How Business Intelligence Tools Are Evolving
The BI landscape is changing rapidly. Here's what's emerging that operations leaders should pay attention to:
From Manual to Automatic Investigation
Traditional: You ask a question, get an answer, ask a follow-up question, get another answer. It's conversation-like but still manual.
Emerging: You ask a complex question ("Why did efficiency drop?"), and the BI tool automatically investigates multiple hypotheses, combines findings, and presents synthesized insights.
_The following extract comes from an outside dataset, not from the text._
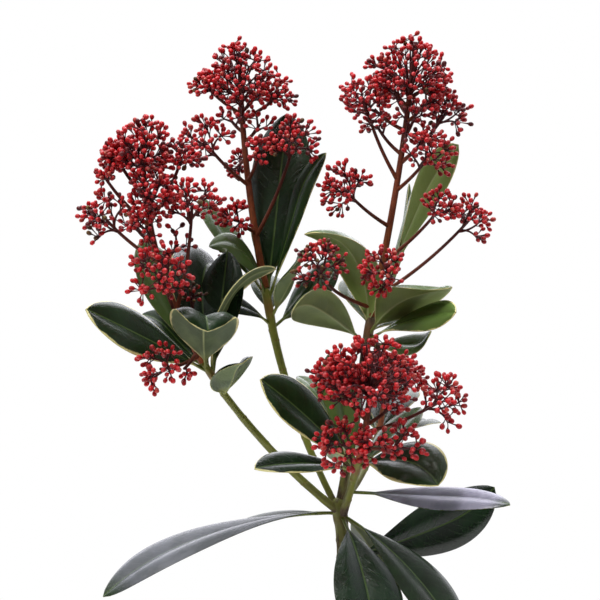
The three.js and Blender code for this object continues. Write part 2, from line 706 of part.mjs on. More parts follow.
function flowerHead(name, seed) {
  const roll = dice(seed);
  const { dome, sprays } = FLOWER_HEADS[name];
  const stalk = flowerStalk(name);
  const lowest = dome.at - DOME_FORK;
  const twigs = capTwigs(stalk, dome.at, { ...dome, power: DOME_POWER }, lowest, roll);
  for (const spray of sprays) {
    const branch = sprayCurve(stalk, spray);
    const cap = { width: spray.size, height: spray.size, count: spray.count, power: SPRAY_POWER };
    twigs.push(...capTwigs(branch, 1, cap, SPRAY_FORK, roll));
  }
  const groups = twigs.filter(({ tip }) => hasRoom(tip)).map(budTwig);
  return mainPiece(joined([...headLimbs(name), ...groups]));
}

// Assembly
const plant = new THREE.Group();

function place(name, geometry, material) {
  const mesh = new THREE.Mesh(geometry, material.clone());
  mesh.name = name;
  plant.add(mesh);
}

// Lathe shapes turn about Y, so they are stood up on Z.
place('pot', pot().rotateX(Math.PI / 2), clay);
place('compost', compost().rotateX(Math.PI / 2), soil);
place('trunk', geometryOf(trunk()), bark);

for (const [name, solid] of Object.entries(shoots())) {
  place(`shoot_${name}`, geometryOf(solid), bark);
}

// Limbs a gap thicker than they are, for leaves to be cut clear of
const grownShoots = SHOOT_ORDER.map((name) => {
  const [first, last] = SHOOTS[name].radii;
  return limb(shootCurve(name), tapered(first, last, GAP), SHOOT_SIDES, SHOOT_RINGS);
});
const grownLimbs = [trunk(GAP), ...grownShoots];

for (const name of Object.keys(BANDS)) {
  place(`leaves_${name}`, geometryOf(band(name, grownLimbs)), leafGreen);
}

for (const [name, { root, leaf }] of Object.entries(SINGLE_LEAVES)) {
  place(`leaf_${name}`, geometryOf(singleLeaf(root, leaf, grownLimbs)), leafGreen);
}

for (const name of SHOOT_ORDER) {
  const keepClear = [...grownLimbs, ...headLimbs(name, GAP)];
  place(`leaves_${name}_shoot`, geometryOf(tuft(name, keepClear)), leafGreen);
}

SHOOT_ORDER.forEach((name, i) => {
  place(`flowers_${name}`, geometryOf(flowerHead(name, FIRST_SEED + i)), budRed);
});

export default plant;
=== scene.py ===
import math

import bmesh
import bpy
import mathutils
import numpy as np
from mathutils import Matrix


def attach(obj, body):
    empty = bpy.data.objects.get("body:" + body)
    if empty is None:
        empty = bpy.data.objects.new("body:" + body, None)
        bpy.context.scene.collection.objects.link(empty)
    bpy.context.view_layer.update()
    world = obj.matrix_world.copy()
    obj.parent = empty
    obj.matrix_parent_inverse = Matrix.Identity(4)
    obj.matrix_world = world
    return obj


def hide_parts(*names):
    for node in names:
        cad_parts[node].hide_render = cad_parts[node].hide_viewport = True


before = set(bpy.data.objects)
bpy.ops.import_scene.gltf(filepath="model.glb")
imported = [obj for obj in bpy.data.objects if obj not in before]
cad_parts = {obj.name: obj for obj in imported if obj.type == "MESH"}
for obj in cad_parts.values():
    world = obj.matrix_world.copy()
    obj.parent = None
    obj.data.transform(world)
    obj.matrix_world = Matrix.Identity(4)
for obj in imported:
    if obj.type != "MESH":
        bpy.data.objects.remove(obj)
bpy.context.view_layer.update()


# Pot: red earthenware, thrown on a wheel and fired once, with a thicker collar at the rim. It is unglazed,
# so it is matt and chalky, darker where it stays damp, with pale lime bloom and fine turning rings.
# A millimetre and how near points are welded, in metres, and how far each shape keeps off the edges of its
# cell in the baked picture, as a share of the cell.
MM = 0.001
WELD = 2e-7
BAKE_INSET = 0.03
POT_HEIGHT = 115
POT_BASE_RADIUS = 46
POT_TOP_RADIUS = 65
POT_WALL = 6
POT_FLOOR = 8
RIM_HEIGHT = 24
RIM_STEP = 3.5
RIM_SLANT = 1.2
FOOT_RECESS = 2.2
FOOT_RING_WIDTH = 8
CORNER_REACH = 2.2
PROFILE_STEP = 1.6
POT_TURNS = 160
RING_DEPTH = 0.10
WOBBLE = 0.22
SKIN_INSET = 0.25
WALL_SLOPE = (POT_TOP_RADIUS - RIM_STEP - POT_BASE_RADIUS) / POT_HEIGHT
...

It's moving from a calculator to a colleague.
From Technical to Conversational
The gap between "business question" and "technical query" is disappearing.
The best tools now understand questions like: "Show me trends in customer complaints that correlate with delivery delays" without requiring you to specify join conditions, aggregation functions, or filtering logic.
From Reactive to Proactive
Instead of waiting for you to ask questions, advanced business intelligence tools are starting to surface insights automatically: "Unusual pattern detected: Your Northeast distribution center's truck utilization dropped 23% this week. Root cause investigation suggests..."
From Isolated to Integrated
BI used to live in its own portal. Now it's embedding into your workflow:
- Slack
- Teams
- Email briefings
- Mobile notifications
The intelligence comes to you rather than requiring you to go hunting for it.
Conclusion
Business intelligence tools aren't about technology, they're about leverage. The right tool amplifies your operational expertise, letting you investigate more scenarios, test more hypotheses, and make more confident decisions in the same amount of time you currently spend just gathering data.
You already know your business. You understand your operations. You recognize patterns when you see them. What you need is a tool that helps you see those patterns faster, across more data, with statistical validation backing your instincts.
That's what business intelligence tools are really for. Not replacing your judgment, enhancing it.
The question isn't whether to use these tools. In today's data-rich operational environment, the question is: can you afford not to?